Solidify depth with some key returning players

In addition to the new players the Bears added in free agency, they have retained several of their own key free agents.

After the Bears placed the transition tag on cornerback Kyle Fuller, the NFC North rival Green Bay Packers extended an offer to Fuller, who accepted it. The Bears had five days to match the offer or allow him to walk to their chief rival, but they only needed one.

Fuller re-upped with the Bears for $56 million over four years, with $18 million guaranteed, according to NFL Network Insider Ian Rapoport.

Fuller will team up at cornerback once more with Prince Amukamara, who signed a three-year deal worth up to a reported $27 million.

“I just really wanted to finish this thing out,” Amukamara said in response to why he re-signed with the Bears. “I feel like we were scratching the surface last year. We were in some games, we won some games, and just really wanted to build off that.”

Amukamara was a legitimate playmaker for the Bears last year. One of the reasons why Fuller had such a breakout campaign in 2017 was because teams didn’t want to throw toward Amukamara’s side of the field.

When pairing Fuller and Amukamara with emerging playmaker Eddie Jackson at safety, the Bears have the makings of a real solid secondary. With their coverage ability, they afford the pass rush more time to get to the quarterback. Conversely, if the Bears add more help to the pass rush, the secondary is going to be able to make even more plays.

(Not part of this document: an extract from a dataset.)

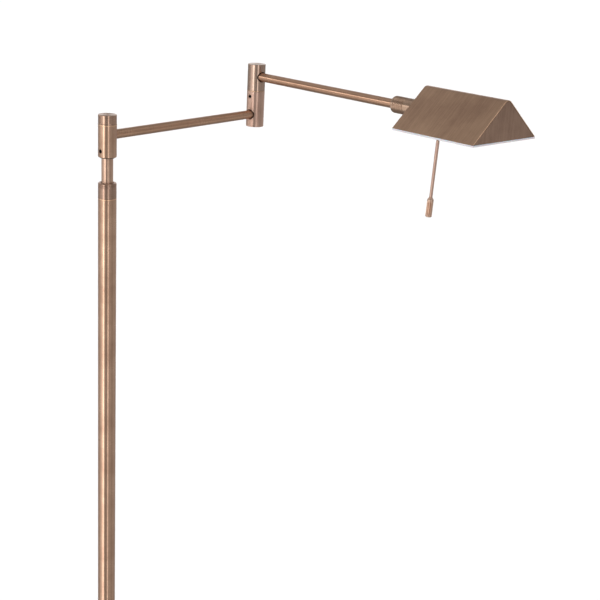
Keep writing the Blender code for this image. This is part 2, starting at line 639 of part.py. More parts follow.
# ---- dimmer shaft and wand ------------------------------------------------------------------
def make_dimmer_shaft(frame):
    """The frame is on the shaft's axis, level with the shade's; the fork's pin lies along Y."""
    outline = [
        (0.0, FORK_BOTTOM), (FORK_R - BEVEL, FORK_BOTTOM), (FORK_R, FORK_BOTTOM + BEVEL),
        (FORK_R, FORK_TOP), (DIMMER_SHAFT_R, FORK_TOP), (DIMMER_SHAFT_R, DIMMER_SHAFT_TOP),
        (0.0, DIMMER_SHAFT_TOP),
    ]
    shaft = turned("dimmer_shaft", outline, BRONZE, frame, sides=FINE_SIDES)
    wide = FORK_R + BEVEL
    low = (-wide, -FORK_SLOT / 2, FORK_BOTTOM - BEVEL)
    boolean(shaft, block("fork_slot", low, (wide, FORK_SLOT / 2, FORK_SLOT_TOP), None, frame))
    drill(shaft, PIN_R + GAP, -wide, wide, frame, "+Y", (0, 0, PIN_HEIGHT))
    half = PIN_LENGTH / 2
    turned("wand_pin", rod(PIN_R, -half, half), STEEL, frame, "+Y", (0, 0, PIN_HEIGHT), FINE_SIDES)


def make_wand(frame):
    """The frame is on the pin, and the wand hangs down its own -Z."""
    hanger = turned("wand_hanger", rod(WAND_R, HANGER_BOTTOM, HANGER_TOP), BRONZE, frame, sides=FINE_SIDES)
    half = EYE_THICKNESS / 2
    eye = turned("wand_eye", rod(EYE_R, -half, half), None, frame, "+Y", sides=FINE_SIDES)
    low = (-WAND_R + BEVEL / 2, -half, HANGER_TOP - BEVEL)
    tab = block("wand_tab", low, (WAND_R - BEVEL / 2, half, 0.0), None, frame)
    boolean(hanger, eye, "UNION")
    boolean(hanger, tab, "UNION")
    drill(hanger, PIN_R + GAP, -EYE_R, EYE_R, frame, "+Y")

    bore_floor = GRIP_TOP - GRIP_BORE_DEPTH
    rod_outline = rod(WAND_R - GAP / 3, bore_floor + GAP, HANGER_BOTTOM - GAP)
    turned("wand_rod", rod_outline, BRONZE, frame, sides=FINE_SIDES)
    bore_r = WAND_R + GAP
    outline = [
        (0.0, WAND_TIP), (GRIP_R - 2 * BEVEL, WAND_TIP), (GRIP_R, WAND_TIP + BEVEL),
        (GRIP_NECK_R, GRIP_TOP - GRIP_SHOULDER), (bore_r + GAP, GRIP_TOP), (bore_r, GRIP_TOP),
        (bore_r, bore_floor), (0.0, bore_floor),
    ]
    turned("wand_grip", outline, BRONZE, frame, sides=FINE_SIDES)


def main():
    clear_scene()
    make_base()
    make_pole_fixing()
    make_pole()
    make_collar()
    mast = joint_frame("mast_height", location=(0.0, 0.0, COLLAR_TOP))
    make_mast(mast)
    hub_place = (0.0, 0.0, ARM_HEIGHT - COLLAR_TOP)
    lower_arm = joint_frame("lower_arm_swing", mast, hub_place, LOWER_ARM_TURN)
    make_hub(lower_arm)
    make_lower_arm(lower_arm)
    elbow_place = (LOWER_ARM_LENGTH, 0.0, UPPER_ARM_RISE)
    upper_arm = joint_frame("elbow_swing", lower_arm, elbow_place, ELBOW_BEND)
    make_upper_arm(upper_arm)
    shade = joint_frame("shade_tilt", upper_arm, (SHADE_START, 0.0, 0.0))
    make_shade_shell(shade)
    make_shade_collar(shade)
    make_light(shade)
    make_dimmer_body(shade)
    dimmer = joint_frame("dimmer_turn", shade, (WAND_PLACE, 0.0, 0.0), DIMMER_REST_TURN)
    make_dimmer_shaft(dimmer)
    wand = joint_frame("wand_swing", dimmer, (0.0, 0.0, PIN_HEIGHT), lean=WAND_LEAN)
    make_wand(wand)
    bpy.context.view_layer.update()


main()
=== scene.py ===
import json
from math import atan2, cos, hypot, pi, radians, sin, tan, tau

import bmesh
import bpy
from mathutils import Matrix, Vector


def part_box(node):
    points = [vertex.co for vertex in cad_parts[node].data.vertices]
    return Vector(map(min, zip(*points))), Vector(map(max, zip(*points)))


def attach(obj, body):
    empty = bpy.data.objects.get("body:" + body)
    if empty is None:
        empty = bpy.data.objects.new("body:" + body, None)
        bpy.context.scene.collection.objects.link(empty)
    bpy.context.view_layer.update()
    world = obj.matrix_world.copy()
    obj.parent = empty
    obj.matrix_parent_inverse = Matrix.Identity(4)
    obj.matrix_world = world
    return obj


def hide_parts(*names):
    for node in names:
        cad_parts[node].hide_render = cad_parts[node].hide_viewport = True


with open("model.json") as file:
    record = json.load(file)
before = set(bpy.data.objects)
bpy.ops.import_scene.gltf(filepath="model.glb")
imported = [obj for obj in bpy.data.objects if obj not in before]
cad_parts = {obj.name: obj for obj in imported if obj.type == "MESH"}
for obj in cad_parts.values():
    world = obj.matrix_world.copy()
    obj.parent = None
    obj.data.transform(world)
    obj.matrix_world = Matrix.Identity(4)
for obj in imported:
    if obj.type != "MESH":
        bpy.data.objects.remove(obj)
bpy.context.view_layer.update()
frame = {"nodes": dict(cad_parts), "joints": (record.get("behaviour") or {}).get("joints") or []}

NODES = frame["nodes"]
JOINTS = {joint["name"]: joint for joint in frame["joints"]}
MM = 0.001
GAP = 0.3 * MM                                   # air left between pieces that touch
ALONG_X = Matrix.Rotation(pi / 2, 4, "Y")        # turns a piece's local Z onto local X
ALONG_MINUS_X = Matrix.Rotation(-pi / 2, 4, "Y")
ALONG_Y = Matrix.Rotation(-pi / 2, 4, "X")


# ---- camera ---------------------------------------------------------------------------------
CAMERA_PLACE = Vector((0.2678, -1.6804, 1.5697))
CAMERA_YAW = radians(0.0206)
CAMERA_PITCH = radians(17.693)                    # looks down this much
CAMERA_ROLL = radians(2.8876)
CAMERA_LENS = 76.51
SENSOR_WIDTH = 36.0


def make_camera():
    """Looks along +Y and down; the roll tips the picture a little to one side."""
    aim = Matrix.Rotation(CAMERA_YAW, 4, "Z") @ Matrix.Rotation(pi / 2 - CAMERA_PITCH, 4, "X")
    data = bpy.data.cameras.new("camera")
    data.lens = CAMERA_LENS
    data.sensor_width = SENSOR_WIDTH
    camera = bpy.data.objects.new("camera", data)
    bpy.context.scene.collection.objects.link(camera)
    camera.matrix_world = Matrix.Translation(CAMERA_PLACE) @ aim @ Matrix.Rotation(CAMERA_ROLL, 4, "Z")
    bpy.context.scene.camera = camera


# ---- frames of the joints -------------------------------------------------------------------
def frame_at(origin, along):
    """A frame with local X along a direction and local Y level."""
    x = Vector(along).normalized()
    y = Vector((0, 0, 1)).cross(x).normalized()
    z = x.cross(y)
    place = Matrix((x, y, z)).transposed().to_4x4()
    place.translation = Vector(origin)
    return place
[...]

Elsewhere on the field, the Bears locked up linebacker Sam Acho, who has been a nice rotational player on defense but is also a key special teams contributor. The team also re-signed punter Pat O’Donnell and tight end Daniel Brown.

The Bears have also tendered receivers Cameron Meredith and Josh Bellamy as well as nickel back Bryce Callahan, giving them the right to match offers that those players might receive from other teams.

Pace gets new life with contract extension

While Pace has had a good amount of success with various draft picks over his three years with the Bears — including, but not limited to, Eddie Goldman, Adrian Amos, Leonard Floyd, Cody Whitehair, Jordan Howard, Eddie Jackson, and Tarik Cohen — the one area of criticism he has received is in his free agency acquisitions.

Mike Glennon, Pernell McPhee, Eddie Royal, Antrel Rolle, and Marcus Cooper have been among his biggest misses.

I can’t — and won’t — blame him for swinging and missing on Glennon and McPhee. The two biggest keys to winning games in the NFL are passing the football and rushing the passer, and the Bears had big, gaping holes in both aspects when they signed those players.

But now that Pace has received a contract extension, he has gotten new life to right the ship under the leadership of Nagy and his assistants.

One of Pace’s biggest moves of the offseason was not a player, but a coach. Retaining Fangio to coordinate the defense and maintain the progress on that side of the ball cannot be quantified.

While Nagy is busy implementing an offense that Bears fans hope resembles a legitimate juggernaut, Fangio can orchestrate the entire other side of the football.

With the moves that Pace has made to address the offense — both coaches and players — the hope is that he can stack another solid draft class on top of the base he has been building for three seasons and the Bears can be contenders in 2018.